Vernon, on the Griffin show, also told a lighthearted joke about the widow of a man who had hanged himself the night before. He delivered it, replete with horrendous gagging and choking sounds, in the presence of the host and one other guest: the delicate flower of opera, Lily Pons.

Vernon died around 20 years ago.

john k said...

Jackie Vernon was the voice of the original Frosty the Snowman. He had a funny bit on the Sullivan show where he would pretend to be doing a slide show.
Here I am doing this.
Here I am doing that.

Scotty D said...

Yeah, those indeed were the three Jacks, or Jackies of Cheek's lore-Carter, Vernon, and Leonard,but it was leonard who I was thinking off, who, as a youth, I used to watch on Merv and think he looked and acted more like a (movie) ganster than a comic.

Charlie Drago said...

I know the slide show bit.

"Here's Guido the guide taking us through the jungle.

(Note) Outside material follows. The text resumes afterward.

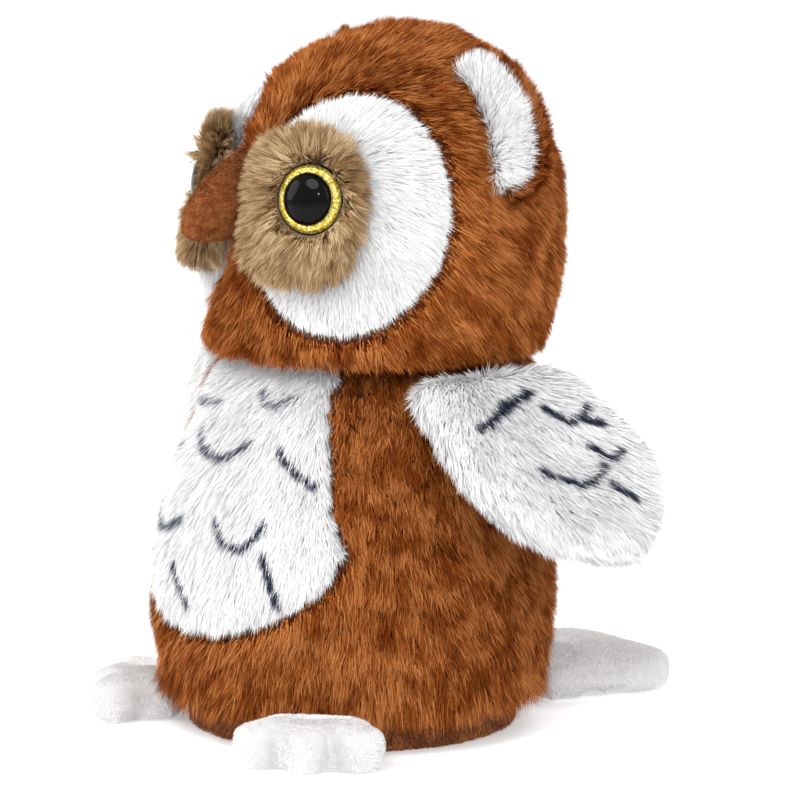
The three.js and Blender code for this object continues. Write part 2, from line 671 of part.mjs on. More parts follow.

"Here's Guido the guide taking us around a pool of quicksand.

"Here's Guido the guide from the waste up.

"Here's a hat and a bunch of ropes and things ... "

Charlie Drago said...

Of course there's Jackie Gayle. He had a good supporting role in Mazursky's "Tempest," playing Trinc, the court jester to Vittoria Gassman's billionaire Alonz.

One of Cassavetes' late-stage and overlooked turns, I'd say.

Also, Gayle is on the dvd included in the new Sinatra in Vegas box set -- which, Scottso, you either own or you give me three damn good reasons why you don't.

Jackie Mason ... Well, that's another story.

By the way, Gayle wasn't even his real first name. (Apologies to Jan Murray).